"She was explaining that she hadn't actually done any gardening yet, because in Gower Street one doesn't garden, except window-boxes [...]; but this hadn't stopped her from reading nurserymen's catalogues and studying manuals, and planning what flowers she would grow if ever she got the chance, - a weakening literature, she admitted, and one she hadn't indulged in very often, because it made her dream dreams instead of attending to her duties. Those luscious descriptions of exquisite flowers - what was the use, she asked, [...] of reading them, and getting all stirred up and excited? Her duty lay indoors among ink and paper, and no good thinking of what was going on in places where there were roses.

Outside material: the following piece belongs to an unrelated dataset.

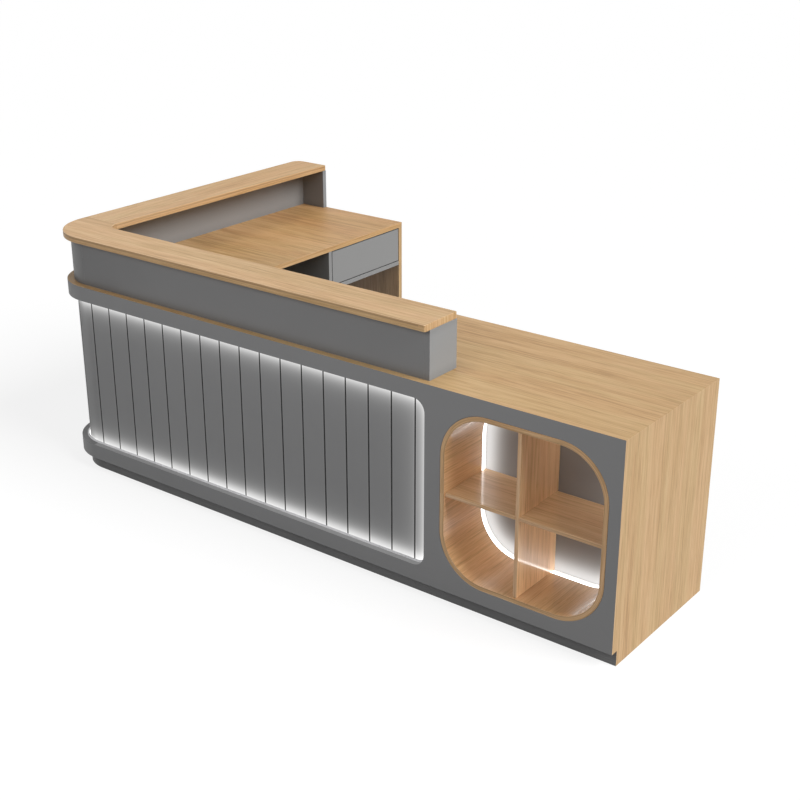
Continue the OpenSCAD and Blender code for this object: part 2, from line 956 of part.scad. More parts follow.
module right_hinges() {
    for (z = hinge_zs)
        translate([cupboard_u1 - reveal / 2, hinge_axis_v, z])
            mirror([1, 0, 0]) children();
}

module hinge_leaves_fixed() {
    color(steel) at_desk() {
        left_hinges() fixed_leaf_and_pin();
        right_hinges() fixed_leaf_and_pin();
    }
}

module fixed_leaf_and_pin() {
    hinge_leaf(-reveal / 2, false);
    hinge_pin();
}

module hinge_leaves_left() {
    color(steel) at_desk() left_hinges() hinge_leaf(reveal / 2 - leaf_t, true);
}

module hinge_leaves_right() {
    color(steel) at_desk() right_hinges() hinge_leaf(reveal / 2 - leaf_t, true);
}

module drawer_deck() {
    color(pale_paint) at_desk() block([staff_v, drawer_v0, deck_z1 - inner_t],
        [drawer_face_u, drawer_v1, deck_z1]);
}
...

But each year, towards the middle of April, a lilac-bush in the next door backyard, a single lilac-bush left over from days when God still had some sort of say in Gower Street, began to bloom, and it was amazing how difficult this made it for her; not difficult to stick to her post, because there was never any thought of being able to leave that, but difficult, exceedingly, to concentrate on what she was doing. Fortunately, father never would have the window open, so she was spared the intoxication of the scent, the divine scent that had drenched all the spring mornings of the world since the first lilac flowered in Paradise. Father, who wrote about April so beautifully -"
From Father by Elizabeth von Arnim (delightful, so far!)
The picture is Mme. Lemoine, the lilac outside my window, in her May splendour.
Lovely lilac!
There are very sizable (for C London) back gardens associated with rows of houses in at least part of the west side of Gower Street to this day, though from the street itself you would indeed only have the option of window boxes.